오픈소스 기여하기 (오픈소스 컨트리뷰터

개요

오픈소스 컨트리뷰션 아카데미를 통해 Exporterhub.io 오픈소스 기여해볼 수 있는 기회를 가져봤다.

해당 오픈소스 이슈68번 Front의 각 Exporter들의 어떤 Contents가 저장되어있는지 확인하기 위해 Backend에서 각 Exporter 들의 Contents List data를 만들어 Front에게 보내는 작업을 해보기로했다.

개발환경 세팅

처음에 개발하기 위해 개발환경세팅을 해야했는데, 해당 프로젝트는 총 4개의 컨테이너가 동시에 띄워져 앱을 실행시키는 오픈소스였다. 그때 당시 나는 Docker 에 대해 단일 컨테이너를 띄우는 것만해보아서 어떻게 다중 컨테이너를 띄우는 상태에서 개발환경 세팅을 어떻게 해야될지 몰랐다 ㅜ..

그래서 인프런 강좌에있는 따라하며 배우는 도커와 CI환경 을 결재해서 Docker 와 Docker-Compose를 공부하였다.
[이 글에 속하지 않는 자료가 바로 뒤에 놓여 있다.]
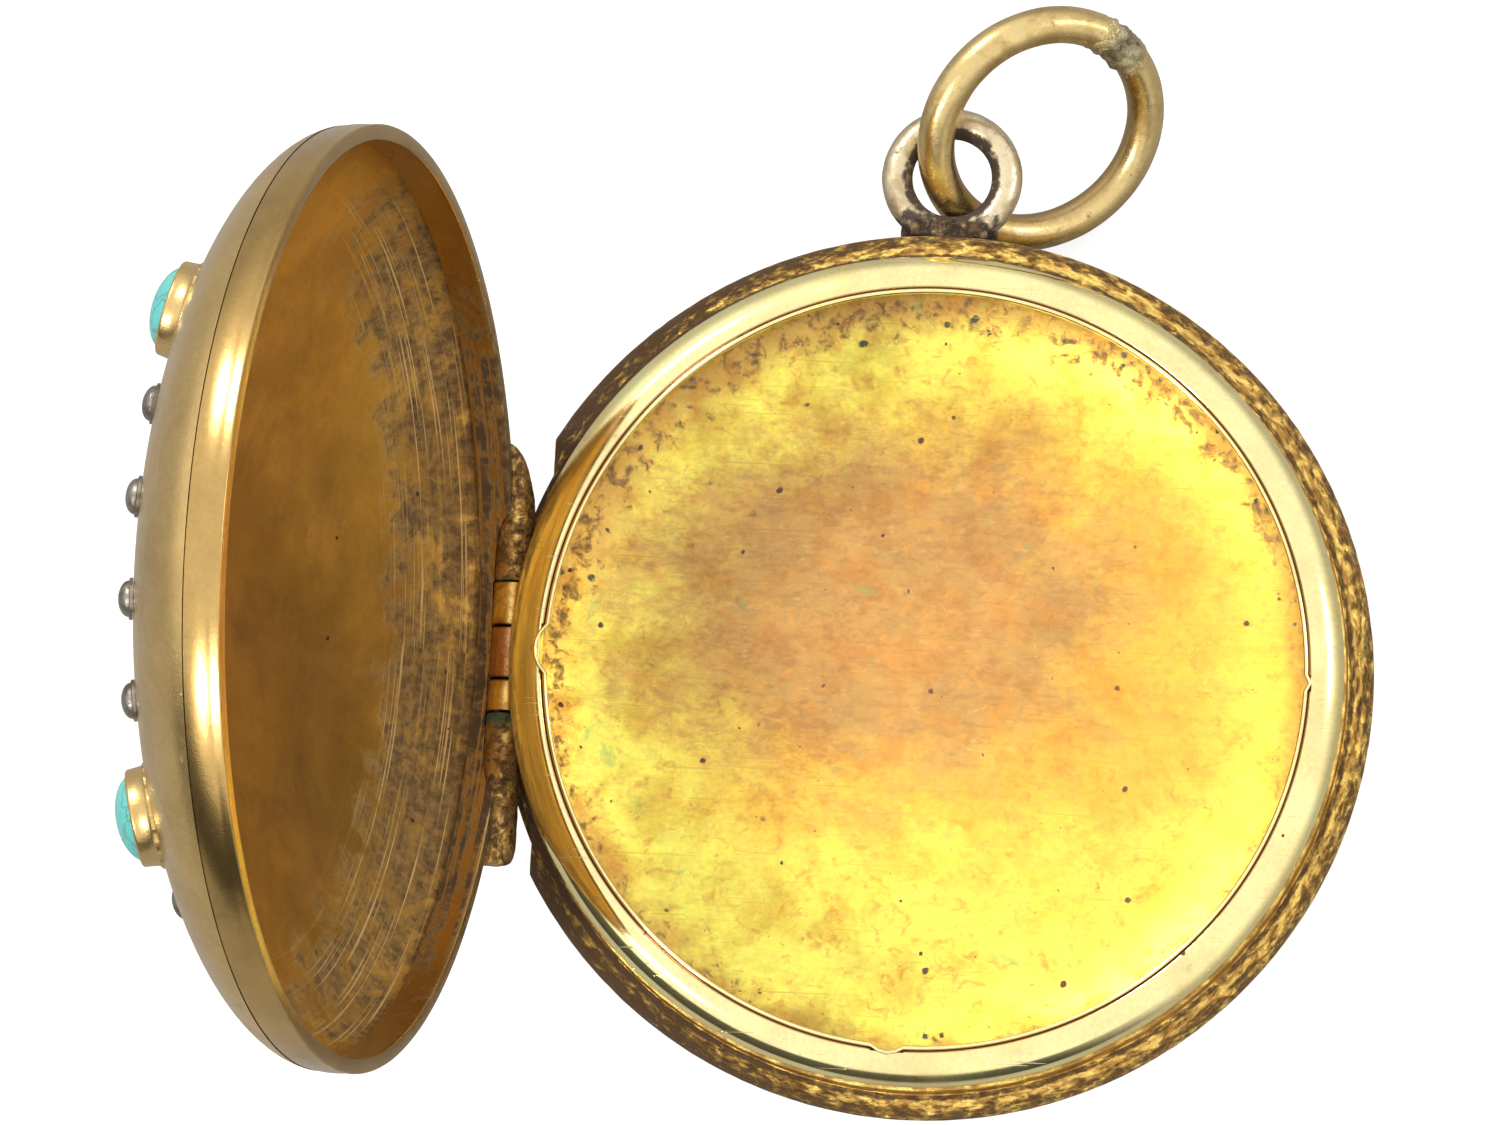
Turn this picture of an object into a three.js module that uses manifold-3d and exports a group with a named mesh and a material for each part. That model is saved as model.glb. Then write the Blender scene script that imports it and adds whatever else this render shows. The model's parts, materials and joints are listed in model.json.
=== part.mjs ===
// A round hinged picture locket, 22 mm across, lying open on its back.
//
// Frame: millimetres, +Z up. The origin is the centre of the back's flat face, which is what the locket
// rests on. +Y points to the bail and -X to the hinge. The front is drawn closed, in its own group, and
// that group is turned about the hinge axis to the angle at which the open locket stands.

import * as THREE from 'three';
import { mergeVertices } from 'three/addons/utils/BufferGeometryUtils.js';
import Module from 'manifold-3d';

const wasm = await Module();
wasm.setup();

// ---- Driving dimensions -------------------------------------------------------------------------

const OPEN_DEG = 99;            // how far the front stands open
const GAP = 0.02;               // hairline left at each soldered or seated joint
const RUNNING = 0.05;           // clearance around what turns
const OVERSHOOT = 1;            // how far a cutting shape runs past what it cuts

const CASE_R = 11.0;            // outside of the case, at the flange
const PARTING_Z = 3.15;         // plane where the back and the front meet
const REST_R = 8.0;             // flat that the locket rests on
const BACK_WALL_R = 10.7;       // outside of the back below the flange
const BACK_SHEET = 0.4;         // thickness of the back's sheet
const BACK_SHELL_TOP = 2.25;    // top edge of the stamped back

const SEAT_R = 9.74;            // inside of the rim, which holds the picture frame
const SNAP_R = 10.32;           // outside of the upright edge that the front snaps over
const SNAP_H = 0.5;             // how far that edge stands above the parting plane
const FLANGE_T = 0.35;          // thickness of the flange
const HINGE_BAY_W = 10.9;       // width of the flange cut away for the hinge
const HINGE_BAY_X = -9.55;      // how far in the flange is cut away
const HINGE_BAY_DEPTH = 0.72;   // how deep the bay goes below the parting plane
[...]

부랴부랴 공부해서 삽질하기를 2주째.. 겨우겨우 로컬과 마운트해서 개발환경세팅해서 실행시켜보았는데, 그저 해당 오픈소스의 Install Guide를 잘 보고 따라하고, docker-compose.yml 파일내에서 개발할 컨테이너를 로컬과 마운트시켜 docker-compose up으로 실행시키면 되었다.

docker-compose.yml

version: "3.1"
services:
  
  api:
    volumes:
      - ./api:/data

Exporter Contents List Data

메트릭을 추출해주는 각 Exporter 들은

Hands on (Default)
IaC
Alerting rule
Grafana dashboard

의 Content가 있는데 Hands on 해당 Exporter 의 기본정보로 Exporter 등록할때 DB에 저장되게 된다. 이외의 컨텐츠들은 Github repo를 DB처럼 이용하여 저장하여 이 데이터가 있는지 확인하기 위해서 GithubAPI를 이용하여 매번 요청과 응답의 과정을 거친다.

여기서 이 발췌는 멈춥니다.